Somewhere in the ethernet between where teachers file their grades and where those grades appear on Ed-line, the students who hacked into the grading system made their changes.

"Without paper-proof of grades, how do we know whose grades were changed?" asks one parent of two Churchill students. According to the Washington Post sources say that finding the original grades may be difficult "because teachers at the school no longer keep separate log books of their grades."

After hearing the recorded message reporting the abuse of the grading records, questions about the incident could be heard from DC office buildings to grocery stores in the suburbs. "What if these kids lowered the grades of students they didn't like out of spite?" asked the parent of a senior and a freshman. "How do we know? How will we know?"

Even the television series Beverly Hills 90210 (originally entitled Potomac 20854, according to rumors around town) didn't use a computer hacking theme in the 1990s version or in the 2008 spin-off that follows a new group of high school students. Perhaps that's because a grade changing scandal didn't seem sexy enough. Or perhaps it's just that it was too fantastical.

In this D.C. suburb, home to many famous inside-the-beltway types including former CIA chief George Tenet and political activist and actress Lynda Carter (Wonder Woman), an area jaded by constant adult-variety political scandals, residents are shocked by this child-centric scandal and it has thousands in Potomac and the surrounding towns very worried.

"If this can happen at Churchill High School it could happen or might already be happening at any of the other schools in the area," said the mother of two Churchill High School students.

The problems for students, parents and teachers in Montgomery County and at Churchill High School in particular, which brags a 98-percent graduation rate and SAT scores that are the second highest in the country, are far reaching and the questions are limitless. How many students are involved? How many students were affected? How long has this grade-fixing been going on? When will the entire story emerge and how bad will it turn out to be? And, ultimately, how will this problem be fixed?

"What if a child didn't ask to have their grades changed but the students who did this decided to do them a favor?" asked one parent. "Will that child be implicated? How do we know who to believe. How do we know which students knowingly let their grades be changed and which didn't know about it? How do we know anything? There's no paper trail."
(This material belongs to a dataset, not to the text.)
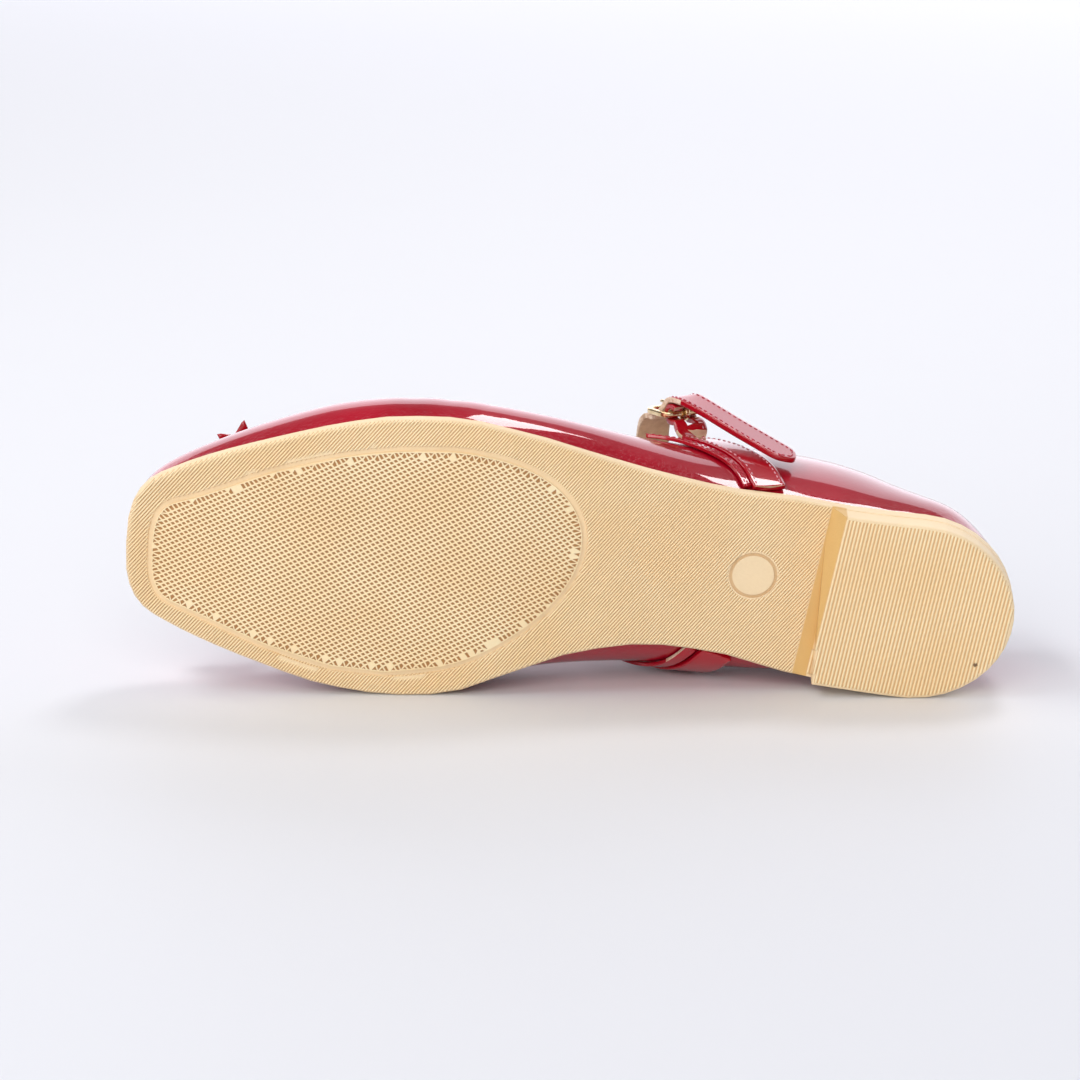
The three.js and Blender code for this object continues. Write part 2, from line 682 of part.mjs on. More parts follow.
// Middle of a row, for the free stretch that goes on from it.
function middleOf(row) {
  const point = row[0].point.clone().lerp(row[row.length - 1].point, 0.5);
  const normal = row[0].normal.clone().add(row[row.length - 1].normal).normalize();
  return { point, normal };
}

// The short strap: sewn up the outer side, then folded round the buckle's bar.
function strapShort() {
  const rows = bandShares.map((at) => wallRow(lateralBand, 1, at, strapWidth, strapThickness));
  const start = middleOf(rows[rows.length - 1]);
  const approach = { point: atBuckle(-barAt - loopRadius, -loopRadius), normal: buckleOutAxis };
  const folded = foldShares.map((share) => {
    const angle = share * THREE.MathUtils.degToRad(foldTurn);
    const normal = buckleUpAxis.clone().multiplyScalar(-Math.sin(angle))
      .addScaledVector(buckleOutAxis, Math.cos(angle));
    return { point: atBuckle(-barAt, 0).addScaledVector(normal, -loopRadius), normal };
  });
  const free = freeRows([start, approach, ...folded], foldSteps, () => strapWidth);
  const strap = solid(ribbon([...rows, ...free], strapThickness));
  const reach = 2 * (loopRadius + strapThickness);
  const slot = new THREE.BoxGeometry(4 * prongRadius + 2 * gap, reach, reach);
  slot.applyMatrix4(buckleMatrix(atBuckle(-barAt, 0)));
  return shape(strap.subtract(solid(slot)));
}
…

According to sources, this scandal was discovered when one of the involved students changed his class grade from a C to an A. Somehow the teacher noticed the discrepancy, perhaps thinking he'd input the grade incorrectly, and changed the grade back to a C. The student then allegedly changed the C back to an A and the teacher reported to school officials what he may have thought was a glitch in the system.
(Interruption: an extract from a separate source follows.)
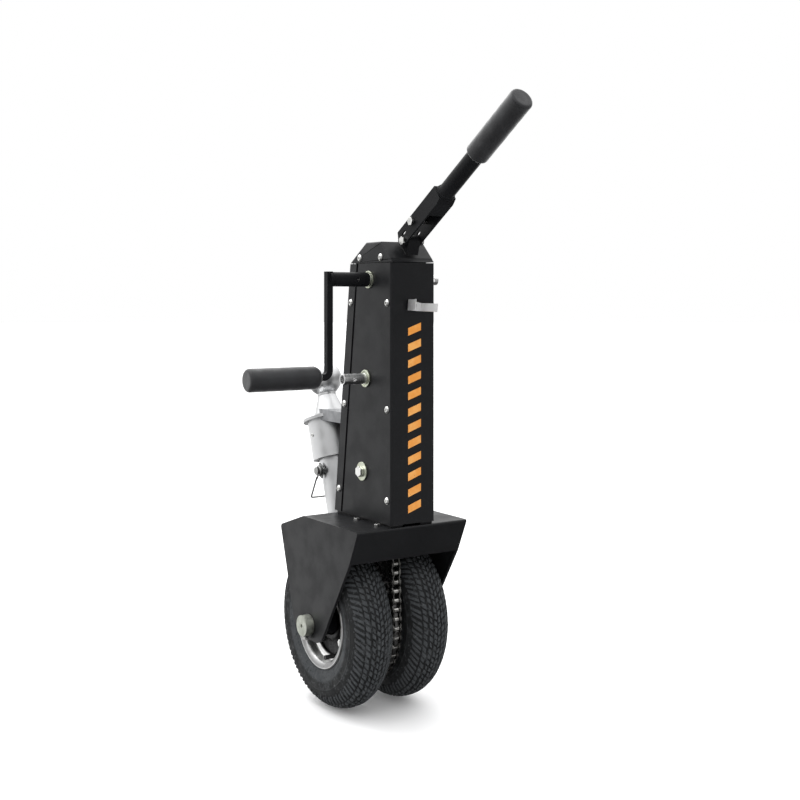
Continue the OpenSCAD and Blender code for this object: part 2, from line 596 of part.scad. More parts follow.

All this happened earlier this week, but according to a number of parents many of their children have known about the grade hacking for some time now. Some could even name the hackers before their names became public knowledge.

Some students told their parents they were asked if they wanted their grades changed and today they are, to say the least, relieved that they said 'no.' Were these children parented better than the hackers and those who went with them to the dark side? Fair or not, there's no denying that many of us are asking that exact question.

Other parents say their children were completely shocked by the news saying they had no idea this was going on in their school.

In a world rocked by constant, highly-publicized adult scandals, whether it's Jack Abramoff, Bernie Madoff, John Edwards or even Tiger Woods, what could these children have been thinking? Have they not seen that lying leads to a nasty and very messy dead-end? Did they really think they would get away with the grade changes, graduate from Ivy League colleges and go on to lead pristine lives of great success and greater wealth? Or did they not care if they got caught thinking only about the immediate results, satisfied to enjoy the ride for as long as it lasted?

Could a boring suburban existence have inspired them to risk everything their parents had neatly and generously provided? Or was it, in fact, the high-pressure environment of an elite school system that pushed them over the edge?

Is this ultimately going to become the convenient excuse for these students and then the catalyst that will require the entire educational system to be reassessed?

"If they feel like they have to resort to this," concluded one parent, "then there's something wrong with our school system."

"I wish I knew why they did this, was it to be funny or was it really because they felt so much pressure to get into college?" asks one Montgomery County teacher. "It's very sad if the kids feel this much pressure that they need to go about things this way."

Is there a lesson here? Or, will some great defense lawyer sweep in and declare temporary insanity caused by an overwhelming pressure to succeed?

Surely this story will continue to unfold and like so many scandals of our time, will one-day turn into a made for television movie.